Starbucks (NASDAQ:SBUX) has entered a period of transition. Former CEO Howard Schultz has stepped down from his position as executive chairman, and fully walked away from daily management of the company he helped build.
That leaves current CEO Kevin Johnson squarely in charge. He opened the chain's third-quarter earnings call by noting that his company delivered a record $6.3 billion in revenue, an 11% increase, and a 1% increase in comparable-store sales both in the United States and globally. Then, after sharing those numbers, he apologized.
"While we fell short of the expectations we had entering the quarter, we made measurable progress against two commitments we've made to our shareholders to deliver predictable, sustainable growth at scale and to create shareholder value long into the future," he said. "To deliver on these commitments, we continue to focus our energy, capital, and resources on executing against our three strategic priorities."
Those comments illustrate the challenging job Johnson has. This is a company where the bar for success is set so high that 11% revenue growth and a 13% increase in earnings per share year-over-year require an apology.
Innovation remains important
Johnson has made it clear that he's not going to offer as many stunt limited-time-offers (like the Unicorn Frappuccino) as the company has in the past. That does not mean the chain's menu won't continue to change, however.
"Our beverage innovation platform is working," he said. "We have a full pipeline of new beverages on the horizon to delight our customers in the quarters ahead. Beverage innovation is fueling growth in our platforms of coffee, tea, and refreshers, and offsetting some of the softness we've seen in blended."
Let's get digital
Starbucks has been a digital pioneer, and its app/Starbucks Rewards platform has been a major part of its strategy. Johnson wants to build on the company's existing success in that area, while also increasing the reach of its digital platform.
"Our digital reach is expanding by every measure, including a double-digit increase in active rewards membership year-over-year, and the addition of 6 million digitally registered customers who are not yet rewards members, but who have established a digital connection with Starbucks," he said.

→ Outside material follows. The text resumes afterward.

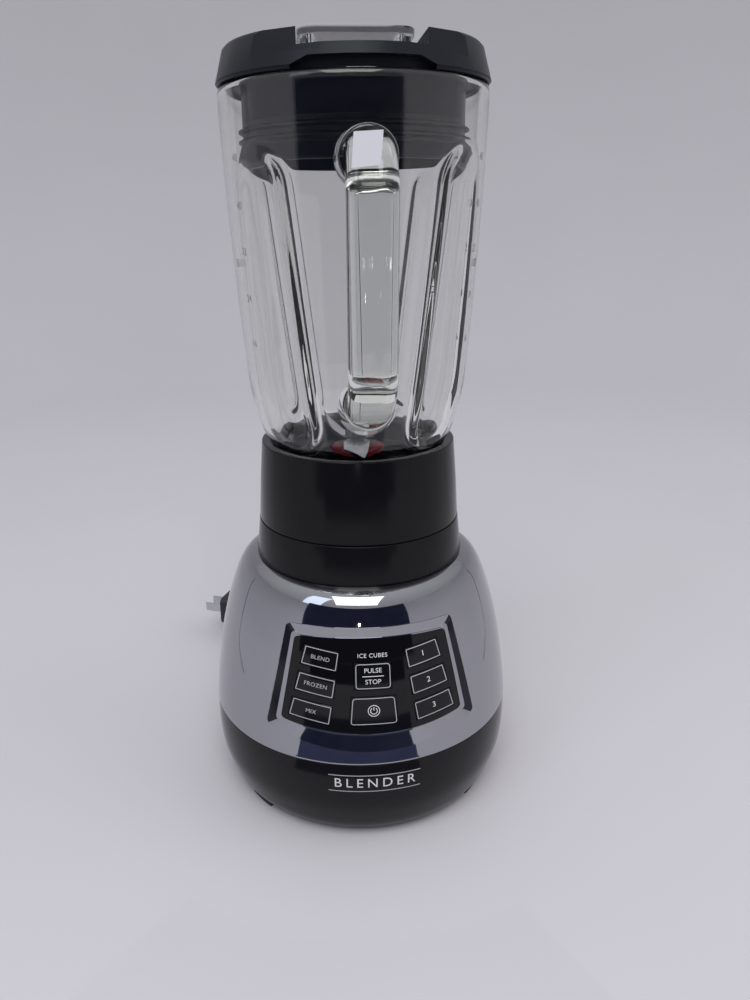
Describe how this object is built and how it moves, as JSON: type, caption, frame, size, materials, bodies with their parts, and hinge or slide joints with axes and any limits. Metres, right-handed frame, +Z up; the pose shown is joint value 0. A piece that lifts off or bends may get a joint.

Nestle makes the very best
Investors could be forgiven if they have forgotten that Starbucks agreed to a $7.15 billion global distribution deal with Nestlé (NASDAQOTH:NSRGY) back in May. That agreement will allow Nestle to distribute the various Starbucks brands (Starbucks, Seattle's Best, Teavana, and more) in bean, pods, and other dry formats (ready-to-drink beverages are not included) in grocery stores, supermarkets, and other retailers globally.
"Our second strategic priority is to expand and leverage the Starbucks brand through the Global Coffee Alliance with Nestlé," Johnson said. "We remain on track to close the Nestlé deal in our Fiscal Q4. Nestlé is the ideal global partner to accelerate Starbucks' growth profile by combining our global brand and coffee leadership with the world's leading distribution network, covering 189 countries."
The CEO also noted that the deal will bring Starbucks coffee to the Nespresso single-serve platform. That's not overly important in the U.S. where Keurig K-cup machines dominate, but it's an important move in Europe where Nestle controls that market.
Grow China grow
Starbucks has been adding roughly a store a day in China. The company continues to focus on fast growth in that market according to its CEO.
"We are in a market growth phase that is all about new store expansion," he said. "The fact that we're in roughly 130 to 140 cities and expanding into the next 100 cities over the next 3 years is critical. The reason we grew transactions in the mid-teens in China is because of new store growth. It is through that expansion that we're enabling the brand to not only deepen its engagement with customers in the cities that we're in, but also expand into new cities."
Johnson is confident
It was hard to miss the CEO's optimism during his the call. He continually reinforced that Starbucks has a multi-pronged plan that it will continue to follow. Johnson did not dismiss the quarter's results -- he acknowledged that there were weaknesses in some areas multiple times -- but he also made it clear that the company's long-term future outweighs any short-term results.